I don't know what else to call it except a psychic journey. It is a journey in some way, I guess, considering how far I've come and where it has led me today. I just wanted to share the events that started it and somethings that really trouble me. The events that I'll be sharing, were turning points for me let's say. I don't know how I feel about them. I don't know if I'm glad or upset about them. I guess,it's a mix of both. Maybe I needed them, but I don't think I like the way they happened.

My family is not a very religious family but they do believe and have faith in God. I, of course, followed their footsteps. As a child, I was someone who believed very strongly in God, had a very strong faith and prayed and thanked God everyday. My prayers were more for other people than for me. I was just a child, I didn't need many things. Whatever was needed, my family was there to provide. So, I prayed for those, who didn't have the same opportunities or were not in the same situation as me. I prayed for those who I thought really needed it. I'd pray and hope that my prayers were received. I don't know, if it helped in any way but, all I know is that, I poured my heart into the prayer. I prayed with all my faith.

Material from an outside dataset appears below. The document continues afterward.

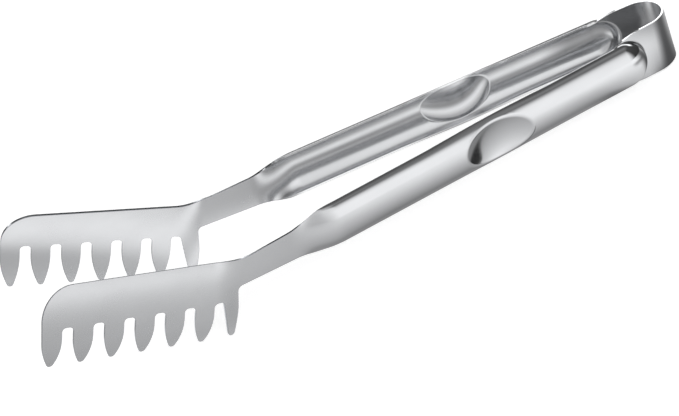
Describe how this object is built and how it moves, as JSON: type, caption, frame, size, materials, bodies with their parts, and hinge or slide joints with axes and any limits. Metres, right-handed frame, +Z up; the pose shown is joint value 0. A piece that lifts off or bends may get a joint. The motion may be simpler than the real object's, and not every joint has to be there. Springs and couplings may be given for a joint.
{
  "type": "spaghetti tongs",
  "caption": "One-piece sprung kitchen tongs with half-round handles, thumb dimples and angled toothed combs for lifting long pasta.",
  "frame": {"origin": "centre of the bounding box at the surface on which the tongs rest", "axes": "+X from the combs towards the bow, +Z up, +Y towards the right arm; the arms mirror each other across the XZ plane"},
  "size_m": [0.2784, 0.0658, 0.0589],
  "materials": {
    "satin_steel": "satin on comb and neck, polished on the handle",
    "polished_steel": "polished"
  },
  "bodies": {
    "bow": {"spring_bow": "polished_steel"},
    "right": {"right_arm": "satin_steel"},
    "left": {"left_arm": "satin_steel"}
  },
  "joints": [
    {"name": "squeeze_right", "type": "hinge", "parent": "bow", "child": "right", "pos_m": [0.12825, 0, 0.01188], "axis": [0.0606, 0, 0.9982], "range_deg": [0, 6.1], "stiffness_Nm_per_rad": 15},
    {"name": "squeeze_left", "type": "hinge", "parent": "bow", "child": "left", "pos_m": [0.12825, 0, 0.01188], "axis": [-0.0606, 0, -0.9982], "range_deg": [0, 6.1], "stiffness_Nm_per_rad": 15}
  ],
  "couplings": [
    {"joint": "squeeze_left", "follows": "squeeze_right", "ratio": 1}
  ]
}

When we are young, most of us don't really see the darkness that's in the world. We are bright and young and cheerful. We are so optimistic,hopeful. I was young too, I was a child too. I was optimistic too, but I was slowly starting to understand, that not everyone is what they seem to be, not everything that looks okay is truly okay. Still, I was always happy in the knowledge that God is there and God'll make things okay. So, I'd pray everyday and hope everyday, that my prayers were received. One day, I was praying as usual, head down, eyes closed, hands locked in prayer. Everything was normal, nothing out of the ordinary then suddenly, something happened. As I stood there praying, I felt something, that I haven't felt since that day. I felt like a part of my heart or my chest had been ripped out. I felt like a part of me, that made me who I was, had been ripped out. As soon as the hole had been made, it was filled too. I could feel it, but, it just didn't feel right. Like, someone cut out a circle but shoved in a triangle. It did fill the space, but it didn't feel right, didn't feel like me. I could tell a change had happened but I couldn't really tell what changed. I still can't to this day. All I can tell is, it's me but it's not me at the same time. Let's say, it's me but with something different. I don't know where it came from, I don't know if that made me strong or weak. I don't know. I just know, that a part of me was ripped and I haven't really felt whole since that day.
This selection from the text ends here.